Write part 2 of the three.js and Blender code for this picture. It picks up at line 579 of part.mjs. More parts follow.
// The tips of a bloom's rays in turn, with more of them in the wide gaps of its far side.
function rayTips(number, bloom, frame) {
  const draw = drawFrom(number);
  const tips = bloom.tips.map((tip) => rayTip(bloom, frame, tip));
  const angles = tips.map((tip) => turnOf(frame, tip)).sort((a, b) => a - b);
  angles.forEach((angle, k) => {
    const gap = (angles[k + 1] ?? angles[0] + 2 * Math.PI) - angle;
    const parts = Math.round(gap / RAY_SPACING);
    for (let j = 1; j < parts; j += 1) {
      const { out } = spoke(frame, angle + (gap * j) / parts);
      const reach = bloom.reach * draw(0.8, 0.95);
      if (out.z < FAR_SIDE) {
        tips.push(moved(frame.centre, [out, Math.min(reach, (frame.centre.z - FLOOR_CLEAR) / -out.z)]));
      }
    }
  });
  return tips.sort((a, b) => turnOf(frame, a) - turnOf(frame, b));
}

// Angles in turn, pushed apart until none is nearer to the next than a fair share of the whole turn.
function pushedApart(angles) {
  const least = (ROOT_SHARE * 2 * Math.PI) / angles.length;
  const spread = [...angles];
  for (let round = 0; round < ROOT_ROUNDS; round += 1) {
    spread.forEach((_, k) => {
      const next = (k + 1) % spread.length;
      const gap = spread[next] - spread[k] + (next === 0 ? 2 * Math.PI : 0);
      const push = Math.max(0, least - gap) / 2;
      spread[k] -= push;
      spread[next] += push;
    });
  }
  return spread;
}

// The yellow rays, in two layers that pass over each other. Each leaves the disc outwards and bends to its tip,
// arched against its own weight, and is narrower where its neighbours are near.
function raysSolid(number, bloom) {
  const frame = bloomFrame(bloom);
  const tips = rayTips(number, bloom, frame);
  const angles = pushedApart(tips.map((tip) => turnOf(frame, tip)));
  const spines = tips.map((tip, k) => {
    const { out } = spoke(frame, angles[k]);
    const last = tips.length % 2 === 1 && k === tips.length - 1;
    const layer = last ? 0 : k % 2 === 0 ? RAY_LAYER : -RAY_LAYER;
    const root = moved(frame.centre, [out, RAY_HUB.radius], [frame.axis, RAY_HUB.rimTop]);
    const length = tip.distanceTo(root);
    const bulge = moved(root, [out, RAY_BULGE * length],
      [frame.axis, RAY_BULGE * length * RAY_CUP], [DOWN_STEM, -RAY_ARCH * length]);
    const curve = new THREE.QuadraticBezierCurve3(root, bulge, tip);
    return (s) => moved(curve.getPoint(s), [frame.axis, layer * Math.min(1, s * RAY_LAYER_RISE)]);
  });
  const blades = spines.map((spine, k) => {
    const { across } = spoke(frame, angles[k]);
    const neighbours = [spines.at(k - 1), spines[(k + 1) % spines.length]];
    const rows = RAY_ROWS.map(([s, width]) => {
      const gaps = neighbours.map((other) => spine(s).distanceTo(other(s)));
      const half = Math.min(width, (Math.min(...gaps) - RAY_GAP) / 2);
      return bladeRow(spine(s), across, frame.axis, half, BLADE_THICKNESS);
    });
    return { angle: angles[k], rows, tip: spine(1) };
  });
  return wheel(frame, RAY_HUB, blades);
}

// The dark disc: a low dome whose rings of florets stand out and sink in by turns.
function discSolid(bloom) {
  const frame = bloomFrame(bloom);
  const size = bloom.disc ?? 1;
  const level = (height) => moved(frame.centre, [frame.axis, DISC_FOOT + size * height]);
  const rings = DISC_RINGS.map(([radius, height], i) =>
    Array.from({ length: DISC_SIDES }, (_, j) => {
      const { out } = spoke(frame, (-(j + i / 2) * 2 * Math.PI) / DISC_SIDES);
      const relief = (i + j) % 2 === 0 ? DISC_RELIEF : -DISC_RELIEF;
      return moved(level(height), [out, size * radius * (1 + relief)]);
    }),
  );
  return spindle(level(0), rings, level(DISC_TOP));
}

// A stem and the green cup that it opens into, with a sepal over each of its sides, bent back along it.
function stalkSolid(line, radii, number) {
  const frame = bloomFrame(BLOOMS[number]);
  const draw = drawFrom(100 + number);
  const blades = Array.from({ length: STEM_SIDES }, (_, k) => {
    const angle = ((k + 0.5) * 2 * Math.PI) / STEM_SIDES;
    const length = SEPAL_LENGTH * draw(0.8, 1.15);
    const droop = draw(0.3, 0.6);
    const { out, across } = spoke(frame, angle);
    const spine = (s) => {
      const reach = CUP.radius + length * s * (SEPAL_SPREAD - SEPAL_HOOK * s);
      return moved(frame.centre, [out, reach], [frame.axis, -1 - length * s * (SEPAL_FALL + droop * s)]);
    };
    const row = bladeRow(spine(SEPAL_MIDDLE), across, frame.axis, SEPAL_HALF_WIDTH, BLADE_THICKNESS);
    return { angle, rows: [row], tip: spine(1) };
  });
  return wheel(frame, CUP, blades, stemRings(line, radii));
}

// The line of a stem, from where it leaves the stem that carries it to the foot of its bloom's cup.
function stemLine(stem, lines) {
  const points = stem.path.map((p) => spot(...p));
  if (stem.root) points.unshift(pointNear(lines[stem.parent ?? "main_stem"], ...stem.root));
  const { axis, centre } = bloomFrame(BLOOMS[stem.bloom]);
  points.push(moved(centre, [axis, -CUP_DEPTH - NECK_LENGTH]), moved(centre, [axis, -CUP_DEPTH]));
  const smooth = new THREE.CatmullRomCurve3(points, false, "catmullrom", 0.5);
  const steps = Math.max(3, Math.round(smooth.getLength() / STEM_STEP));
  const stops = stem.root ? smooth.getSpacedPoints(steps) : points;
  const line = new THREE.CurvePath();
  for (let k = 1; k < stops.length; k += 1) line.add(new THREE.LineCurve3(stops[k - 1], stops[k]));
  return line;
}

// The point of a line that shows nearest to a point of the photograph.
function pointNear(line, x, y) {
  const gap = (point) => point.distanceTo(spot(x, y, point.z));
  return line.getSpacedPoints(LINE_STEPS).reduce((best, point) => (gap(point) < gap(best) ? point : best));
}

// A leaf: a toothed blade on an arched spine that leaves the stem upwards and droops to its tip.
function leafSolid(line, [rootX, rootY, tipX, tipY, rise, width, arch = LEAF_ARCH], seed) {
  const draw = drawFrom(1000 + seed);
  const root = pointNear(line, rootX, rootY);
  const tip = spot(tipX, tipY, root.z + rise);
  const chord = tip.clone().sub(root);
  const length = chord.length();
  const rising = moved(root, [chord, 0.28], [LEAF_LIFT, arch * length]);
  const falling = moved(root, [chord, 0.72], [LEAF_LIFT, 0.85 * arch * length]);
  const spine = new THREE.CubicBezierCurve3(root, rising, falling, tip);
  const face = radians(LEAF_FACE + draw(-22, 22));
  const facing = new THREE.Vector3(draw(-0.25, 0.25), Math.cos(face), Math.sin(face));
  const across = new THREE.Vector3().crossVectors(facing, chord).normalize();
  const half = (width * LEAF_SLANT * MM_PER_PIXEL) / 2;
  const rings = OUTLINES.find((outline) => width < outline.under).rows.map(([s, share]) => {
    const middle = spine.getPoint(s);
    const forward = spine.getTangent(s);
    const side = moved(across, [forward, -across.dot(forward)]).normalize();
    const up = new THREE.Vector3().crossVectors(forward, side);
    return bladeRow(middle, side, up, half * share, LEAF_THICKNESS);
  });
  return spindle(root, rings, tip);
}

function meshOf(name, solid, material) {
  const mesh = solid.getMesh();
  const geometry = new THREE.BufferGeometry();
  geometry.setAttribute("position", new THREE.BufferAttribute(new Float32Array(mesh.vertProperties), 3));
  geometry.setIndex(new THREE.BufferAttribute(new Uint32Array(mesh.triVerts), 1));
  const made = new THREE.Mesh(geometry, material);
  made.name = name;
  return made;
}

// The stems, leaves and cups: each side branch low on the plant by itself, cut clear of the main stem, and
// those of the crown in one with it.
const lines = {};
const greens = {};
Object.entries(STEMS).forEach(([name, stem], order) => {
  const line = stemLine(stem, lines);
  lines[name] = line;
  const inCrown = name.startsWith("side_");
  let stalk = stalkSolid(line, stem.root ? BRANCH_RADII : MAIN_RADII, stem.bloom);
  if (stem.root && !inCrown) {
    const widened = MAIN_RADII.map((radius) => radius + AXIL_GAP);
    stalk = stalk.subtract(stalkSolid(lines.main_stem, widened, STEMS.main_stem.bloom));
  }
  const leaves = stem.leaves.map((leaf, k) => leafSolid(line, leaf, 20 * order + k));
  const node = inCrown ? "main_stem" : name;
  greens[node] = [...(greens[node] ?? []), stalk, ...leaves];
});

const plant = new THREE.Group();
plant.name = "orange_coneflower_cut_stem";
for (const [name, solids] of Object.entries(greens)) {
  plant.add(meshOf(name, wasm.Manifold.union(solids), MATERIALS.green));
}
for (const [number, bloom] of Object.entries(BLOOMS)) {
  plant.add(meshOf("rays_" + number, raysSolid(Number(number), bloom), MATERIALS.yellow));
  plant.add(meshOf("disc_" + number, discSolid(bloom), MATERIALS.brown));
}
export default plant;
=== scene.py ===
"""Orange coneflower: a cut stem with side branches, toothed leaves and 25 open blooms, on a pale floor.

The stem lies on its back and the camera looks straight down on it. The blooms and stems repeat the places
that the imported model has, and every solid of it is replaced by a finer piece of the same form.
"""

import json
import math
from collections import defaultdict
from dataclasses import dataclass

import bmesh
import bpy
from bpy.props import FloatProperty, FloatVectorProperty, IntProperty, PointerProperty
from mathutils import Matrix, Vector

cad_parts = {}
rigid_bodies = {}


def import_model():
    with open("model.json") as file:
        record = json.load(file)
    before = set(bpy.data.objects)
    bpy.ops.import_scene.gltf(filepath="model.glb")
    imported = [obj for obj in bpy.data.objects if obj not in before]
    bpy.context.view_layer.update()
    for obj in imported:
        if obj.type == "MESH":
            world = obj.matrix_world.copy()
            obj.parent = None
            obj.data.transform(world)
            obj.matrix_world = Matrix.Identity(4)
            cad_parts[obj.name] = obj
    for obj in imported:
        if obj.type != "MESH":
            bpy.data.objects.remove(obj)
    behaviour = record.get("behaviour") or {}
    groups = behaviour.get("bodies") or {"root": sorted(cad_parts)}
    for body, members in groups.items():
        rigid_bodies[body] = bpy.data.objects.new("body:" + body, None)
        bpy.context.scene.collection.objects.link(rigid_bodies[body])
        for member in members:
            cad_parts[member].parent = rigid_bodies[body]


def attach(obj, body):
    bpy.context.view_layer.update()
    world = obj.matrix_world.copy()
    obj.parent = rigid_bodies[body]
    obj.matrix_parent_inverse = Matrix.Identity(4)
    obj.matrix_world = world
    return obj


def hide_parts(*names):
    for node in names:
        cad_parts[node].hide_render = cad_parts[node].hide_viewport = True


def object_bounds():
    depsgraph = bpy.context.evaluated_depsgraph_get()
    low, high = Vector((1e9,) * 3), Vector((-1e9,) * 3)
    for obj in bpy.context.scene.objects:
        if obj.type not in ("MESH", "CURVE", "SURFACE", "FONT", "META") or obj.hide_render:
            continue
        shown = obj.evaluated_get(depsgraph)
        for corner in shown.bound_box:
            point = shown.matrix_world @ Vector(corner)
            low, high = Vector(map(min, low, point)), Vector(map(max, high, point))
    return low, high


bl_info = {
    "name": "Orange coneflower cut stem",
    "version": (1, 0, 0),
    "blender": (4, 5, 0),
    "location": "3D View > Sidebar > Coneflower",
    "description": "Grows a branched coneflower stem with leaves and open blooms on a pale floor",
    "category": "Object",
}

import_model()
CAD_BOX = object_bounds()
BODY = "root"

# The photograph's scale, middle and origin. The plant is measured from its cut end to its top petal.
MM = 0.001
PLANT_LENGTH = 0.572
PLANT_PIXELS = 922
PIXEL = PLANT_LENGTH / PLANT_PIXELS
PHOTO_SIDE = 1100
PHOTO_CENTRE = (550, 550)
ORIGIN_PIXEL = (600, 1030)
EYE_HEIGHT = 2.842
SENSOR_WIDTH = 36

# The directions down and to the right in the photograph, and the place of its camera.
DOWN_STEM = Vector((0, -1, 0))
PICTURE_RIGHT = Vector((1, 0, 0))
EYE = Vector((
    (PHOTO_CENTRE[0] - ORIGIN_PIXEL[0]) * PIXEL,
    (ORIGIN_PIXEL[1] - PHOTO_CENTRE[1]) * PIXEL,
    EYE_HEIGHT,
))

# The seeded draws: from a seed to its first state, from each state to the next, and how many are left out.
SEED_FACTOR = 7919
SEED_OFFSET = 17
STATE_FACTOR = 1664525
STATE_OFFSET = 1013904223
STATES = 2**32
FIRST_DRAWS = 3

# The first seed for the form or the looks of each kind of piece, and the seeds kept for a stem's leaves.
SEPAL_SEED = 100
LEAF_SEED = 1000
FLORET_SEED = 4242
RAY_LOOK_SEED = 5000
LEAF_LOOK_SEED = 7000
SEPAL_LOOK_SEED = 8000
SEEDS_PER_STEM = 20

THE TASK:
Begin with the line that has "cad_parts[node].hide_render = cad_parts[node].hide_viewport" in the listing above and end after the line that has "FIRST_DRAWS = 3"; output those lines exactly.

EXERCISE RESULT:
        cad_parts[node].hide_render = cad_parts[node].hide_viewport = True


def object_bounds():
    depsgraph = bpy.context.evaluated_depsgraph_get()
    low, high = Vector((1e9,) * 3), Vector((-1e9,) * 3)
    for obj in bpy.context.scene.objects:
        if obj.type not in ("MESH", "CURVE", "SURFACE", "FONT", "META") or obj.hide_render:
            continue
        shown = obj.evaluated_get(depsgraph)
        for corner in shown.bound_box:
            point = shown.matrix_world @ Vector(corner)
            low, high = Vector(map(min, low, point)), Vector(map(max, high, point))
    return low, high


bl_info = {
    "name": "Orange coneflower cut stem",
    "version": (1, 0, 0),
    "blender": (4, 5, 0),
    "location": "3D View > Sidebar > Coneflower",
    "description": "Grows a branched coneflower stem with leaves and open blooms on a pale floor",
    "category": "Object",
}

import_model()
CAD_BOX = object_bounds()
BODY = "root"

# The photograph's scale, middle and origin. The plant is measured from its cut end to its top petal.
MM = 0.001
PLANT_LENGTH = 0.572
PLANT_PIXELS = 922
PIXEL = PLANT_LENGTH / PLANT_PIXELS
PHOTO_SIDE = 1100
PHOTO_CENTRE = (550, 550)
ORIGIN_PIXEL = (600, 1030)
EYE_HEIGHT = 2.842
SENSOR_WIDTH = 36

# The directions down and to the right in the photograph, and the place of its camera.
DOWN_STEM = Vector((0, -1, 0))
PICTURE_RIGHT = Vector((1, 0, 0))
EYE = Vector((
    (PHOTO_CENTRE[0] - ORIGIN_PIXEL[0]) * PIXEL,
    (ORIGIN_PIXEL[1] - PHOTO_CENTRE[1]) * PIXEL,
    EYE_HEIGHT,
))

# The seeded draws: from a seed to its first state, from each state to the next, and how many are left out.
SEED_FACTOR = 7919
SEED_OFFSET = 17
STATE_FACTOR = 1664525
STATE_OFFSET = 1013904223
STATES = 2**32
FIRST_DRAWS = 3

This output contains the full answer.